Bonner, 32, said she would have asked Obama about a way to “help make it easier to go to college,” since Pell Grants aren’t covering as much as they used to.
Her second question would have dealt with the outsourcing of manufacturing jobs to foreign countries.
“We really want to create a product with the made-in-USA label,” she said, referring to her employer. But “how do manufacturers compete with low-cost” rivals overseas?
Bonner lives in north La Mesa, near Parkway Middle School, where one of her two children is a seventh-grader. Her other child attends Murray Manor Elementary as a sixth-grader.
She was put up at the Four Seasons Hotel in East Palo Alto before the televised and Web-streamed forum, and she did have a chance to shake hands with Obama, she said.
Bonner also shared the rumor that Facebook founder Mark Zuckerberg and his girlfriend were at the event.
“They snuck in and snuck out,” she said she heard.

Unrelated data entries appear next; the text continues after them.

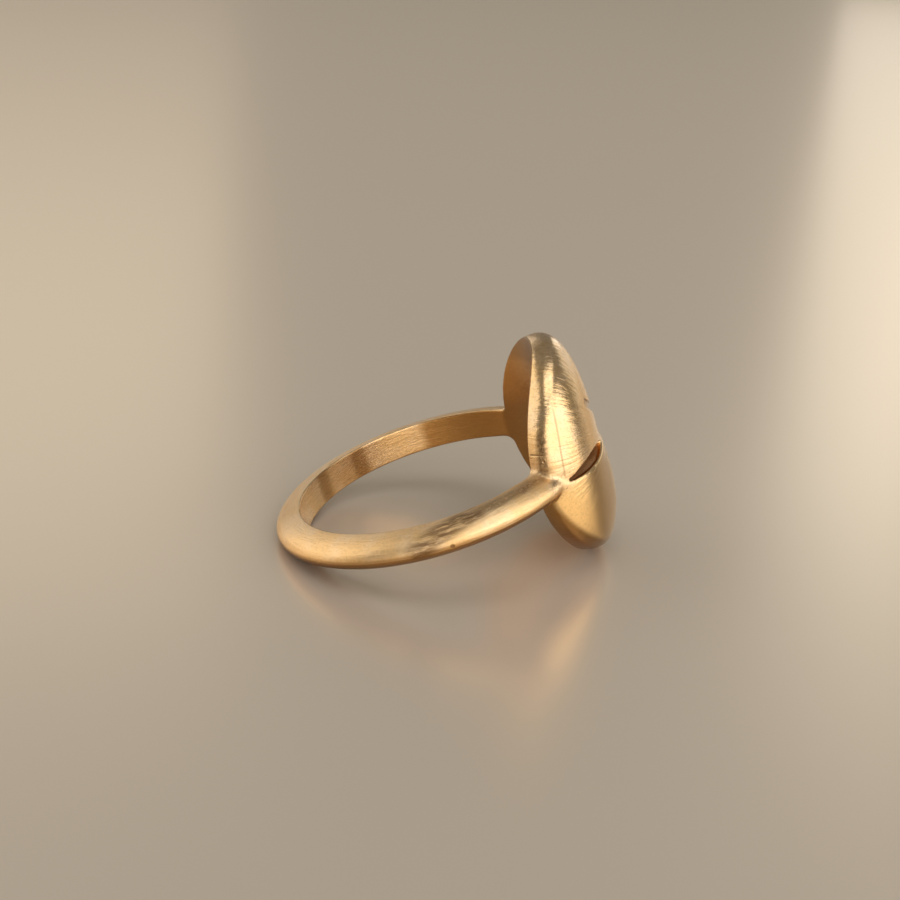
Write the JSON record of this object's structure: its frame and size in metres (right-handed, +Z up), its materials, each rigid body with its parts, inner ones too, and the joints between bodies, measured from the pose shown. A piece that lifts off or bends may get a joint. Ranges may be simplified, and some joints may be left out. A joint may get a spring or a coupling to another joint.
{
  "type": "dome ring",
  "caption": "Finger ring with a round, solid pillow-shaped head, parted by two slits and a groove across its front, on a plain half-oval shank; it lies on its side.",
  "frame": {"origin": "centre of the finger hole", "axes": "+X towards the head, +Z up from the table the ring lies on; the finger hole's axis leans from +Z towards -X by the ring's resting tilt"},
  "size_m": [0.0213, 0.02, 0.0133],
  "materials": {
    "gold": "brushed gold, satin"
  },
  "bodies": {
    "root": {"ring": "gold"}
  },
  "joints": []
}
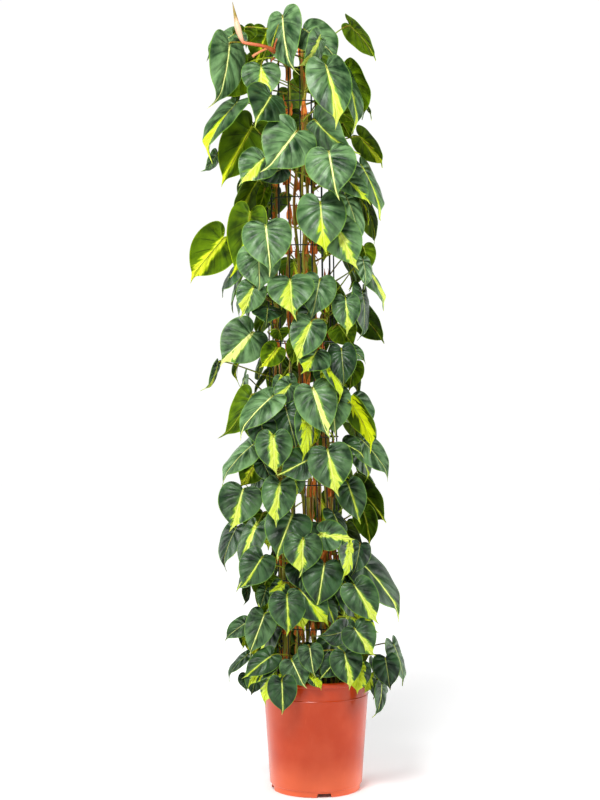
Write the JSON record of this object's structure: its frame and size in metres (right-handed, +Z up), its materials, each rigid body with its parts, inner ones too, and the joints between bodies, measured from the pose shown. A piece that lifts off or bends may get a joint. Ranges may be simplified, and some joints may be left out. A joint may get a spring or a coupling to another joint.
{
  "type": "potted brasil philodendron",
  "caption": "Tall variegated climbing philodendron on a wire mesh tube, in a terracotta-coloured nursery pot of soil that stands on its foot.",
  "frame": {"origin": "on the floor under the centre of the pot, on the flat pad under its floor", "axes": "+Z up along the pot's axis and the plant's height, -Y toward the side seen in the picture, +X to that viewer's right"},
  "size_m": [0.4709, 0.3793, 1.6741],
  "materials": {
    "pot": "satin moulded terracotta-orange plastic",
    "soil": "rough moist potting soil",
    "wire": "dark green coated steel wire",
    "foliage": "glossy green leaves with lime-yellow to cream variegation"
  },
  "bodies": {
    "root": {"pot": "pot", "soil": "soil", "mesh_column": "wire", "vine_01": "foliage", "vine_02": "foliage", "vine_03": "foliage", "vine_04": "foliage", "vine_05": "foliage", "vine_06": "foliage", "vine_07": "foliage", "vine_08": "foliage", "vine_09": "foliage", "vine_10": "foliage", "vine_11": "foliage", "vine_12": "foliage", "vine_13": "foliage", "vine_14": "foliage", "vine_15": "foliage", "vine_16": "foliage"}
  },
  "joints": []
}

Wearing what she called a “business-appropriate suit,” with a pinkish/purple blouse and gray slacks, Bonner was one of 20 LinkedIn members invited to quiz the president, who was stumping for his jobs program.
Bonner, a La Mesan for 11 years, said she was contacted a week ago Sunday after filling out a survey.
In the survey, she described how she had made the jump from single mom of two children, unemployed for six months, to operations manager at Animal Cell Therapies Inc., a biotech that seeks stem cell treatments for companion animals suffering from acute and chronic diseases.
LinkedIn then interviewed her by phone as part of the selection process that led to her being seated only feet from the commander in chief.
But she didn’t know she’d be seeing the leader of the free world until the middle of last week.
“It was quite shocking,” she said.
She said she’d fly home Monday night, landing at Lindbergh Field after her brush with history.